Structured object records:

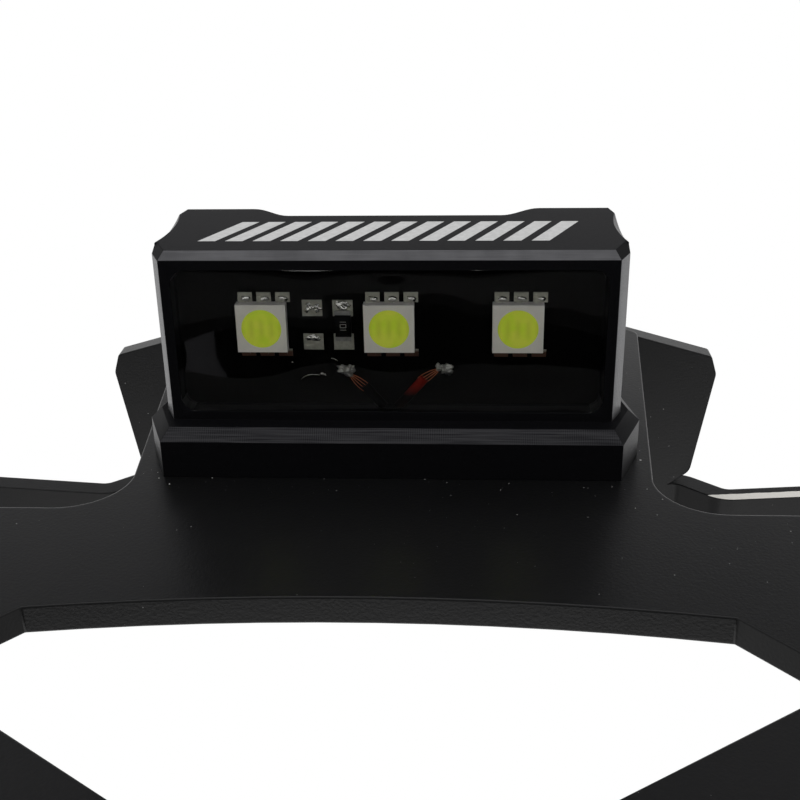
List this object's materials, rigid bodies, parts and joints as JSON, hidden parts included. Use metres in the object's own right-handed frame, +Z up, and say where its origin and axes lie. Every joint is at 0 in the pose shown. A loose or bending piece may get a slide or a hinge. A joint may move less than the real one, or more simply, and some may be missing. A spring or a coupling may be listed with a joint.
{
  "type": "tail tidy",
  "caption": "Motorbike tail tidy: a folded bracket with indicator arms, a hanging number plate carrier and a machined LED plate lamp.",
  "frame": {"origin": "middle of the four subframe holes, on the bracket's top face", "axes": "+Z up, +X across the bike to its right when seen from behind, +Y forward; the carrier faces -Y and the lamp shines along -Z"},
  "size_m": [0.196, 0.0711, 0.1215],
  "materials": {
    "black_powder_coat": "satin powder coat",
    "black_anodised_aluminium": "satin anodised",
    "zinc_steel": "zinc plated",
    "black_rubber": "matte",
    "board_mask": "solder mask",
    "led_body": "moulded",
    "led_phosphor": "silicone",
    "tinned_metal": "tinned",
    "chip_resistor": "glazed ceramic",
    "red_insulation": "extruded",
    "black_insulation": "extruded",
    "clear_resin": "clear, glossy"
  },
  "bodies": {
    "root": {"main_bracket": "black_powder_coat", "plate_carrier": "black_powder_coat", "carrier_bolts": "zinc_steel", "carrier_washers": "zinc_steel", "carrier_nuts": "zinc_steel", "lamp_housing": "black_anodised_aluminium", "lamp_screws": "zinc_steel", "lamp_washers": "zinc_steel", "lead_grommet": "black_rubber", "lamp_board": "board_mask", "led_left": "led_body", "led_centre": "led_body", "led_right": "led_body", "led_phosphor": "led_phosphor", "led_terminals": "tinned_metal", "solder_pads": "tinned_metal", "chip_resistor": "chip_resistor", "solder_joints": "tinned_metal", "red_lead_end": "red_insulation", "black_lead_end": "black_insulation", "lamp_resin": "clear_resin"}
  },
  "joints": []
}
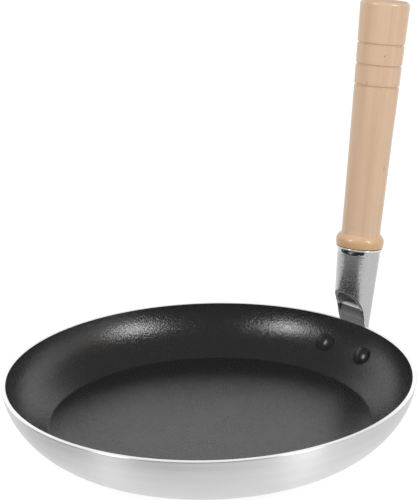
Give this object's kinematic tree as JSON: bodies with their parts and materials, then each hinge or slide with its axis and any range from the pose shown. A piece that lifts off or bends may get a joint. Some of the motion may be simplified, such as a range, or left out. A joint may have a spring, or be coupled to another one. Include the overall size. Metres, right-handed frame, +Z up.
{
  "type": "omelette pan",
  "caption": "Round shallow one-portion pan, black non-stick inside and bare aluminium outside, with an upright turned wooden handle in a flared metal socket riveted to the wall.",
  "frame": {"origin": "centre of the flat underside, on the axis of the round pan", "axes": "+Z up along the pan's axis; +X towards the handle, which leans outward in the XZ plane; +Y to the left when looking along +X"},
  "size_m": [0.192, 0.1648, 0.1621],
  "materials": {
    "aluminium_body": "bright spun outside with fine circular lines, bare flat rim",
    "nonstick": "black non-stick coating with a fine speckled orange-peel sheen",
    "bracket_metal": "polished cast metal, slightly uneven",
    "coated_rivet": "black non-stick coating on the domed heads inside the pan",
    "handle_wood": "pale close-grained wood, clear varnish, dark turned lines",
    "screw_steel": "plain plated steel"
  },
  "bodies": {
    "root": {"pan_body": "aluminium_body", "nonstick_coating": "nonstick", "handle_bracket": "bracket_metal", "rivet_left": "coated_rivet", "rivet_right": "coated_rivet", "wooden_handle": "handle_wood", "handle_screw": "screw_steel"}
  },
  "joints": []
}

__What to work on__:
Give the listing again, word for word.

__Task answer__:
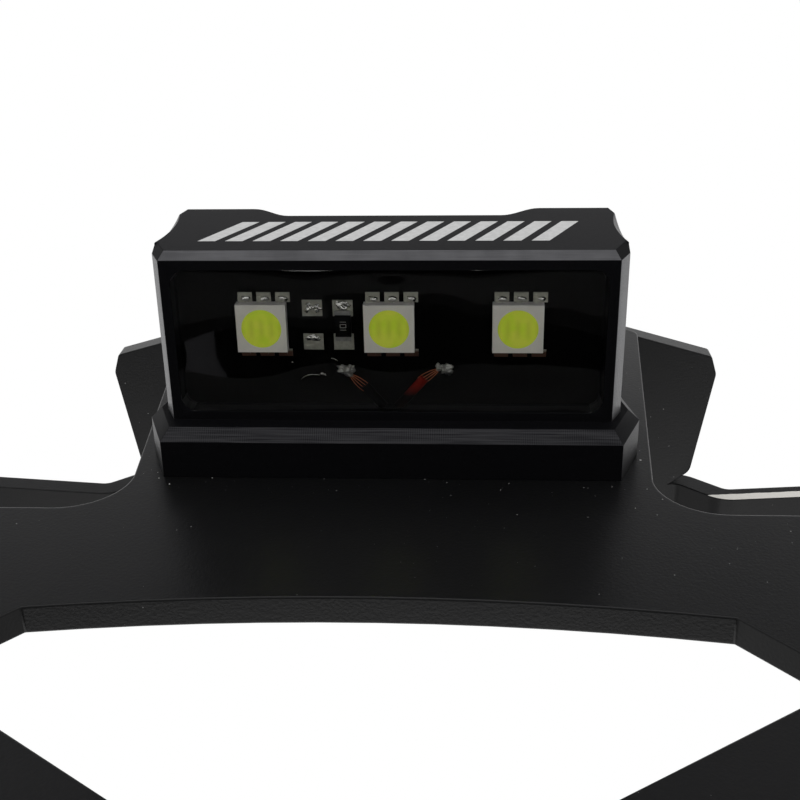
List this object's materials, rigid bodies, parts and joints as JSON, hidden parts included. Use metres in the object's own right-handed frame, +Z up, and say where its origin and axes lie. Every joint is at 0 in the pose shown. A loose or bending piece may get a slide or a hinge. A joint may move less than the real one, or more simply, and some may be missing. A spring or a coupling may be listed with a joint.
{
  "type": "tail tidy",
  "caption": "Motorbike tail tidy: a folded bracket with indicator arms, a hanging number plate carrier and a machined LED plate lamp.",
  "frame": {"origin": "middle of the four subframe holes, on the bracket's top face", "axes": "+Z up, +X across the bike to its right when seen from behind, +Y forward; the carrier faces -Y and the lamp shines along -Z"},
  "size_m": [0.196, 0.0711, 0.1215],
  "materials": {
    "black_powder_coat": "satin powder coat",
    "black_anodised_aluminium": "satin anodised",
    "zinc_steel": "zinc plated",
    "black_rubber": "matte",
    "board_mask": "solder mask",
    "led_body": "moulded",
    "led_phosphor": "silicone",
    "tinned_metal": "tinned",
    "chip_resistor": "glazed ceramic",
    "red_insulation": "extruded",
    "black_insulation": "extruded",
    "clear_resin": "clear, glossy"
  },
  "bodies": {
    "root": {"main_bracket": "black_powder_coat", "plate_carrier": "black_powder_coat", "carrier_bolts": "zinc_steel", "carrier_washers": "zinc_steel", "carrier_nuts": "zinc_steel", "lamp_housing": "black_anodised_aluminium", "lamp_screws": "zinc_steel", "lamp_washers": "zinc_steel", "lead_grommet": "black_rubber", "lamp_board": "board_mask", "led_left": "led_body", "led_centre": "led_body", "led_right": "led_body", "led_phosphor": "led_phosphor", "led_terminals": "tinned_metal", "solder_pads": "tinned_metal", "chip_resistor": "chip_resistor", "solder_joints": "tinned_metal", "red_lead_end": "red_insulation", "black_lead_end": "black_insulation", "lamp_resin": "clear_resin"}
  },
  "joints": []
}
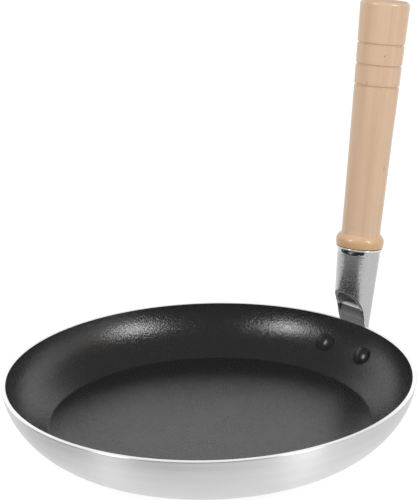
Give this object's kinematic tree as JSON: bodies with their parts and materials, then each hinge or slide with its axis and any range from the pose shown. A piece that lifts off or bends may get a joint. Some of the motion may be simplified, such as a range, or left out. A joint may have a spring, or be coupled to another one. Include the overall size. Metres, right-handed frame, +Z up.
{
  "type": "omelette pan",
  "caption": "Round shallow one-portion pan, black non-stick inside and bare aluminium outside, with an upright turned wooden handle in a flared metal socket riveted to the wall.",
  "frame": {"origin": "centre of the flat underside, on the axis of the round pan", "axes": "+Z up along the pan's axis; +X towards the handle, which leans outward in the XZ plane; +Y to the left when looking along +X"},
  "size_m": [0.192, 0.1648, 0.1621],
  "materials": {
    "aluminium_body": "bright spun outside with fine circular lines, bare flat rim",
    "nonstick": "black non-stick coating with a fine speckled orange-peel sheen",
    "bracket_metal": "polished cast metal, slightly uneven",
    "coated_rivet": "black non-stick coating on the domed heads inside the pan",
    "handle_wood": "pale close-grained wood, clear varnish, dark turned lines",
    "screw_steel": "plain plated steel"
  },
  "bodies": {
    "root": {"pan_body": "aluminium_body", "nonstick_coating": "nonstick", "handle_bracket": "bracket_metal", "rivet_left": "coated_rivet", "rivet_right": "coated_rivet", "wooden_handle": "handle_wood", "handle_screw": "screw_steel"}
  },
  "joints": []
}